When the guy that just got married and I broke up, we’d been together for 4 years – 2 in high school and 2 in college and I literally didn’t know what life would be like without him. I hadn’t walked through life alone in so long that I didn’t know what to expect, our how to function. Id lost friendships because he became my world so I had to start from scratch. Granted, I was 16 when we started dating, so I really didn’t know what I was doing, but it made starting over even more challenging. I had to establish a baseline for the woman that I wanted to be and grow from there. I had to recreate the tribe of people that surrounded me and occupied my time, and I had to figure out what it was that I wanted. I had the freedom to decide for myself what I was going to do with my future, as well as what I wanted to spend my free time doing and even simpler, where I was going to eat. I didn’t have to take into consideration anyone else’s feelings but my own and it was terrifying and exhilarating.
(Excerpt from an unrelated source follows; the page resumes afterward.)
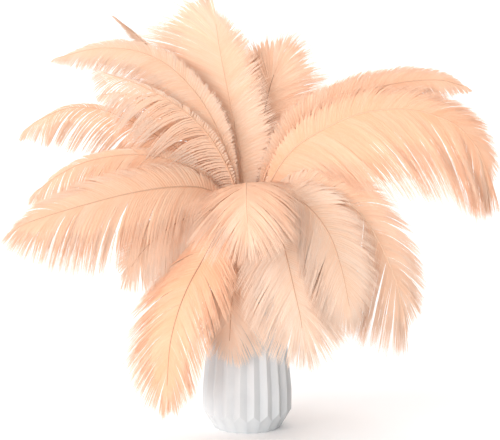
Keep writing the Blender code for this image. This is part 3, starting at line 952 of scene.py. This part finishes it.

Now I look at where I stand, and its incredibly empowering to be able to look back at the growth that’s occurred. To be able to honestly and truly say, but also believe, that I don’t need a man in my life. I’ve proven to myself that I am capable of giving myself the most amazing life all on my own. That I can provide for myself and my dog. That I can have friendships all over the world and successfully make them important pieces of my life despite the distance between us. I’ve found hobbies and grown as a Christian woman and daughter. And I’ve managed two jobs and developed a relationship with an incredible Christian man, all while never once losing who I am.

Take a step back and look into yourself for a second. Do you depend on your significant other or spouse for everything in your life? Financially, emotionally, spiritually, physically? I challenge you to take some time to focus on yourself. YOU are the most important person in your life. And I think that is something that we regularly forget. Everyone needs a reminder, and i’m happy to be yours.